## Start

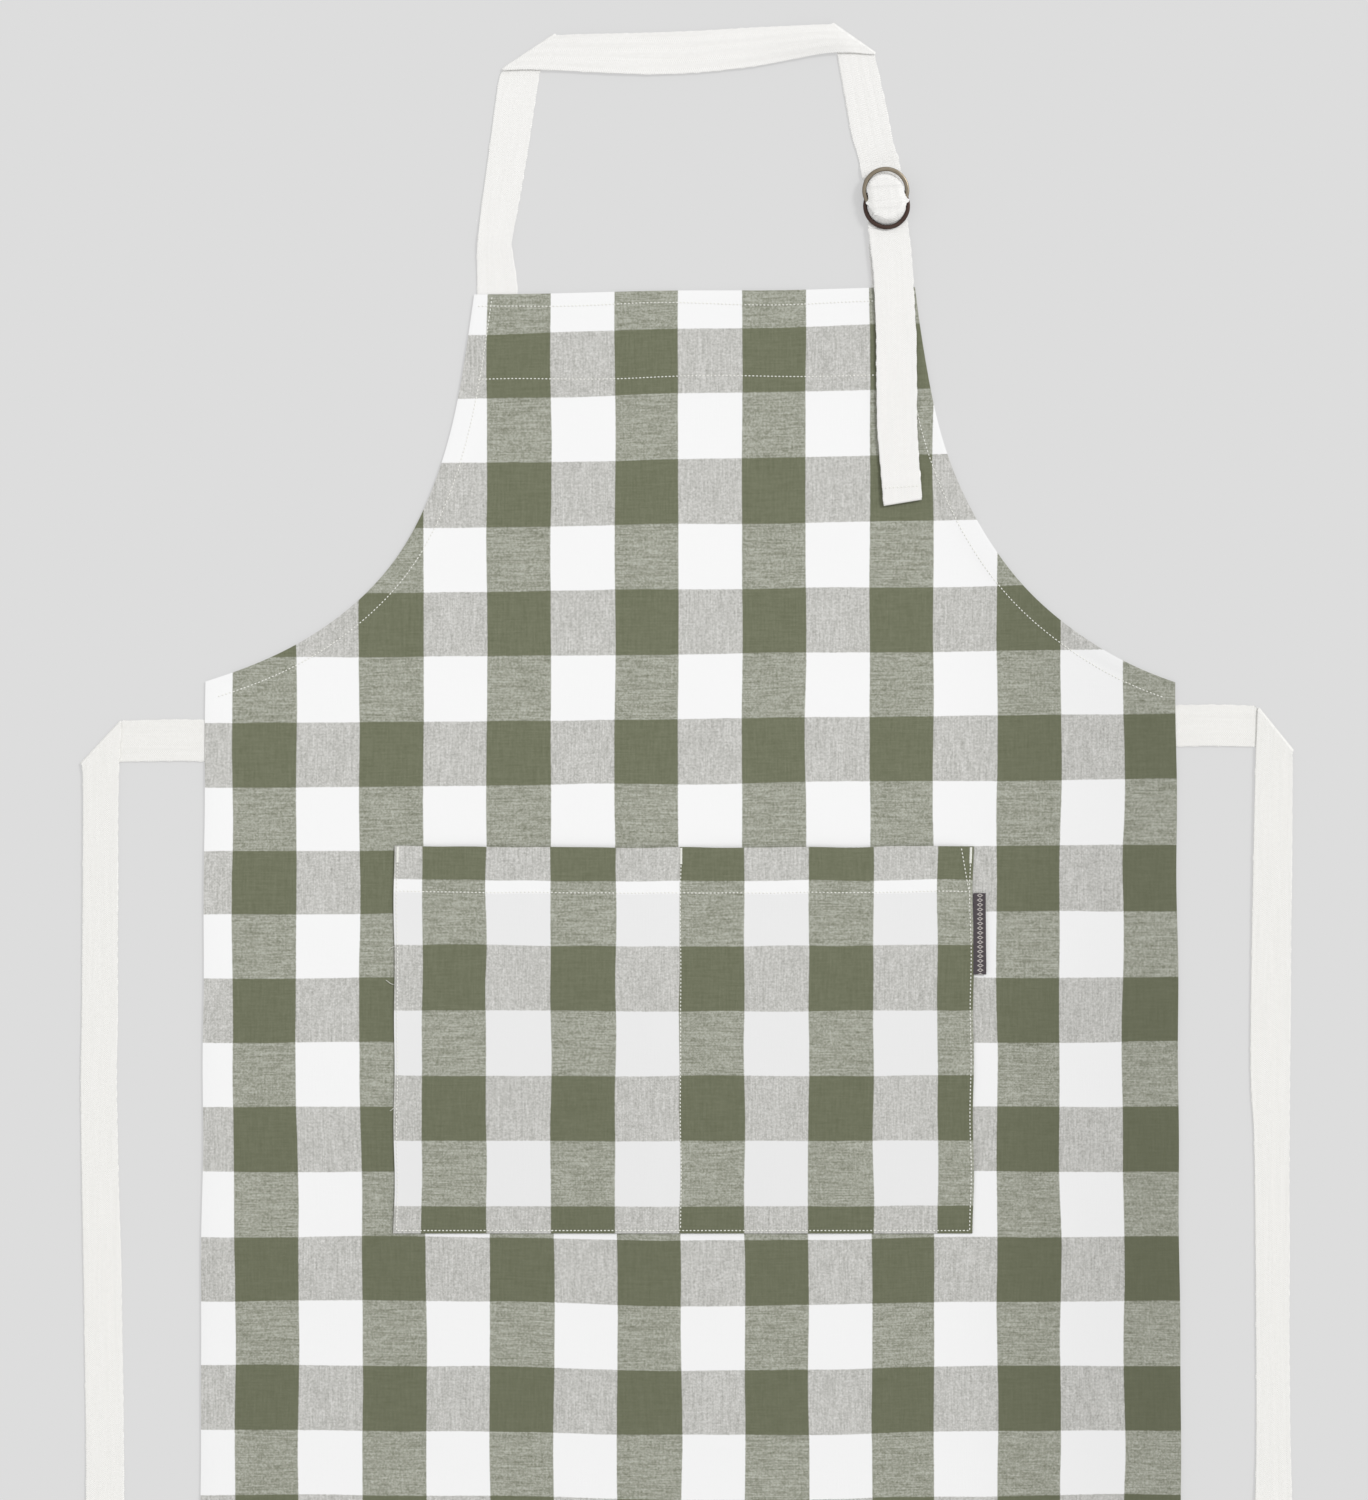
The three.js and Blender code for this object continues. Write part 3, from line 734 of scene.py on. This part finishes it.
def stitches(name, places, ways, heights, material, lengths, radius=THREAD_RADIUS):
    """Many stitches as one mesh, each set at its place, height and heading."""
    vertices, faces = [], []
    for (x, y), (dx, dy), z, length in zip(places, ways, heights, lengths):
        points = SHAPE_POINTS * [length, radius, radius]
        start = len(vertices) * len(SHAPE_POINTS)
        vertices.append(np.column_stack([
            x + points[:, 0] * dx - points[:, 1] * dy,
            y + points[:, 0] * dy + points[:, 1] * dx,
            z + points[:, 2],
        ]))
        faces += [tuple(start + i for i in face) for face in SHAPE_FACES]
    return new_object(name, to_frame(np.concatenate(vertices)), faces, material, smooth_angle=80)


def seam(name, line, surface, material, body="apron", node=None, seed=1, stray=None):
    """A row of stitches along a line, sunk a little into the cloth's surface."""
    random = np.random.default_rng(seed)
    place, way = walk(line, STITCH_PITCH)
    if stray is not None:
        place = place + np.column_stack(stray(place[:, 0], place[:, 1]))
    heights = surface(place[:, 0], place[:, 1]) + 0.06 + random.uniform(-0.04, 0.04, len(place))
    turn = random.normal(0, 0.045, len(place))
    way = np.column_stack([way[:, 0] - way[:, 1] * turn, way[:, 1] + way[:, 0] * turn])
    lengths = STITCH_LENGTH * random.uniform(0.9, 1.1, len(place))
    piece = stitches(name, place, way, heights, material, lengths)
    belongs(piece, body, node, "cotton_thread")


def panel_top(x, y):
    return panel_height(x, y) + CLOTH / 2


def pocket_top(x, y):
    return pocket_height(x, y) + CLOTH / 2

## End

- [What the task requires]: Write out the full listing, keeping every line exactly as it is.

- [Output of the exercise]:
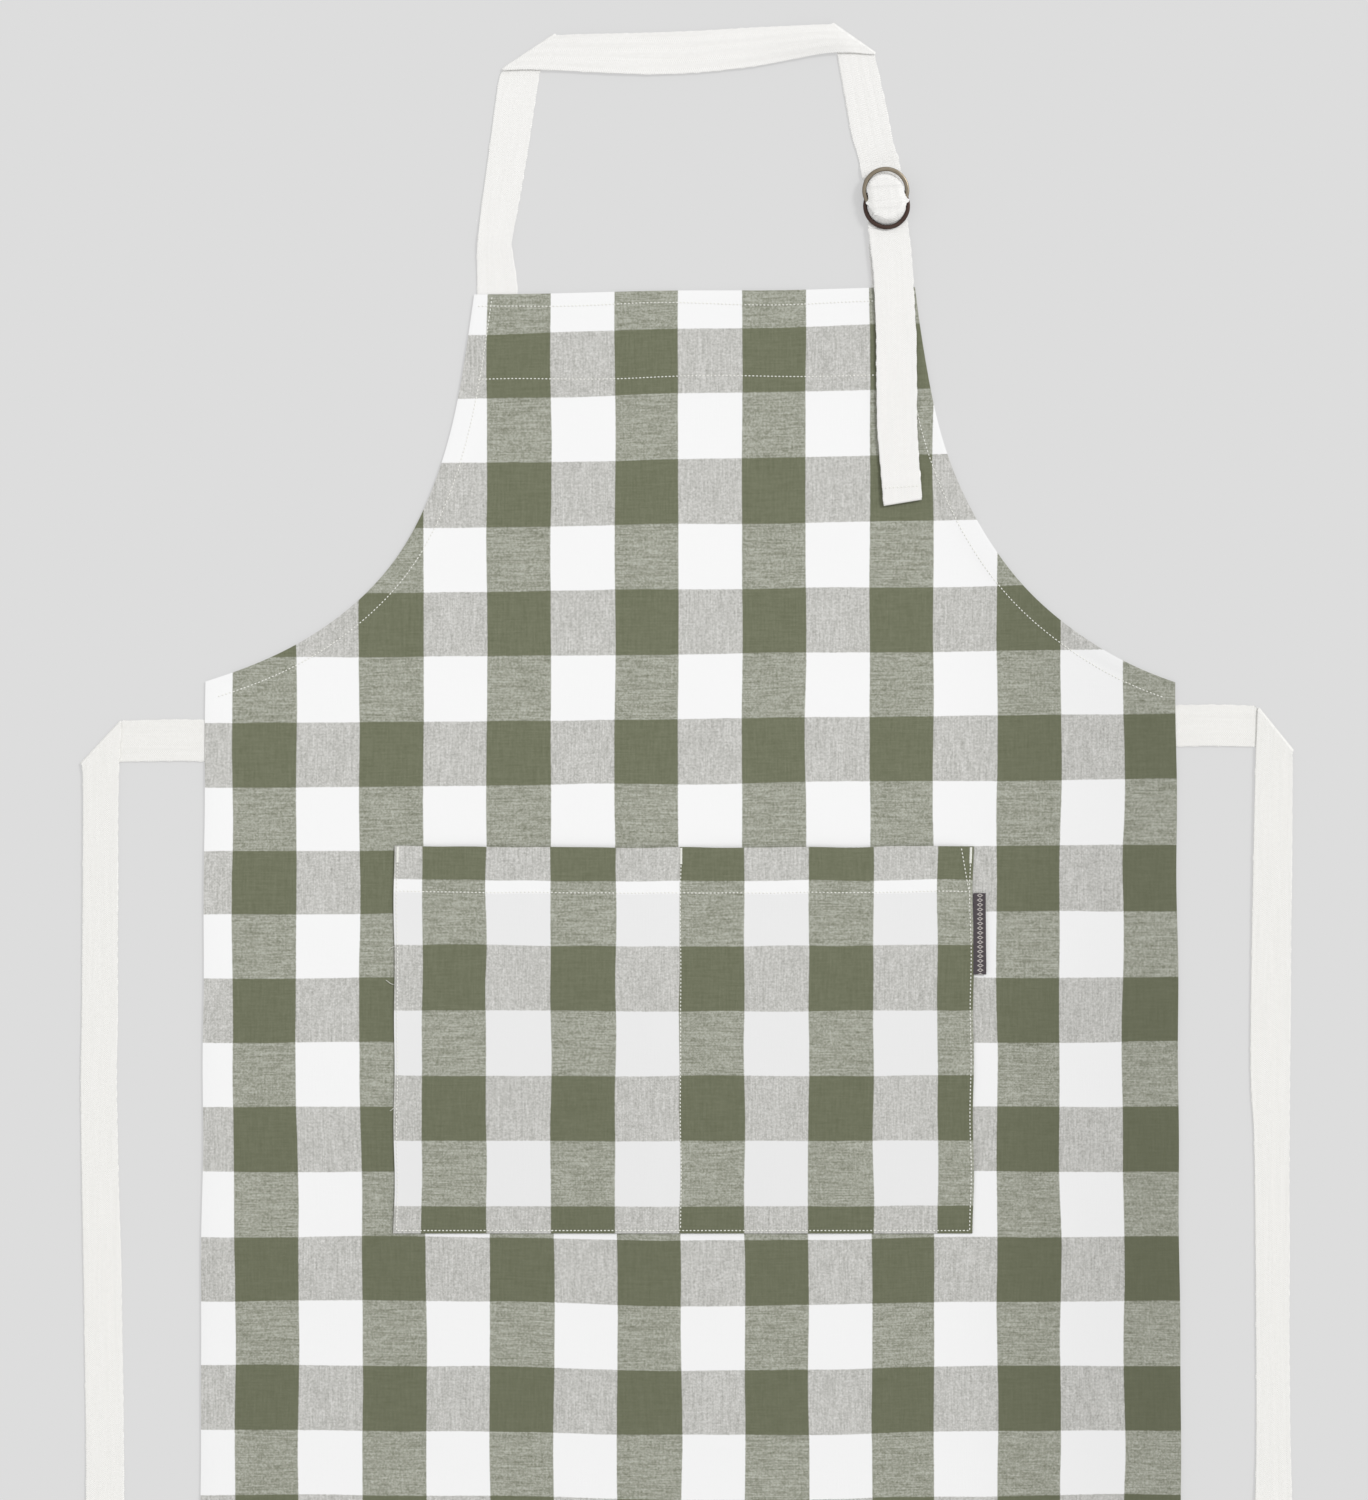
The three.js and Blender code for this object continues. Write part 3, from line 734 of scene.py on. This part finishes it.
def stitches(name, places, ways, heights, material, lengths, radius=THREAD_RADIUS):
    """Many stitches as one mesh, each set at its place, height and heading."""
    vertices, faces = [], []
    for (x, y), (dx, dy), z, length in zip(places, ways, heights, lengths):
        points = SHAPE_POINTS * [length, radius, radius]
        start = len(vertices) * len(SHAPE_POINTS)
        vertices.append(np.column_stack([
            x + points[:, 0] * dx - points[:, 1] * dy,
            y + points[:, 0] * dy + points[:, 1] * dx,
            z + points[:, 2],
        ]))
        faces += [tuple(start + i for i in face) for face in SHAPE_FACES]
    return new_object(name, to_frame(np.concatenate(vertices)), faces, material, smooth_angle=80)


def seam(name, line, surface, material, body="apron", node=None, seed=1, stray=None):
    """A row of stitches along a line, sunk a little into the cloth's surface."""
    random = np.random.default_rng(seed)
    place, way = walk(line, STITCH_PITCH)
    if stray is not None:
        place = place + np.column_stack(stray(place[:, 0], place[:, 1]))
    heights = surface(place[:, 0], place[:, 1]) + 0.06 + random.uniform(-0.04, 0.04, len(place))
    turn = random.normal(0, 0.045, len(place))
    way = np.column_stack([way[:, 0] - way[:, 1] * turn, way[:, 1] + way[:, 0] * turn])
    lengths = STITCH_LENGTH * random.uniform(0.9, 1.1, len(place))
    piece = stitches(name, place, way, heights, material, lengths)
    belongs(piece, body, node, "cotton_thread")


def panel_top(x, y):
    return panel_height(x, y) + CLOTH / 2


def pocket_top(x, y):
    return pocket_height(x, y) + CLOTH / 2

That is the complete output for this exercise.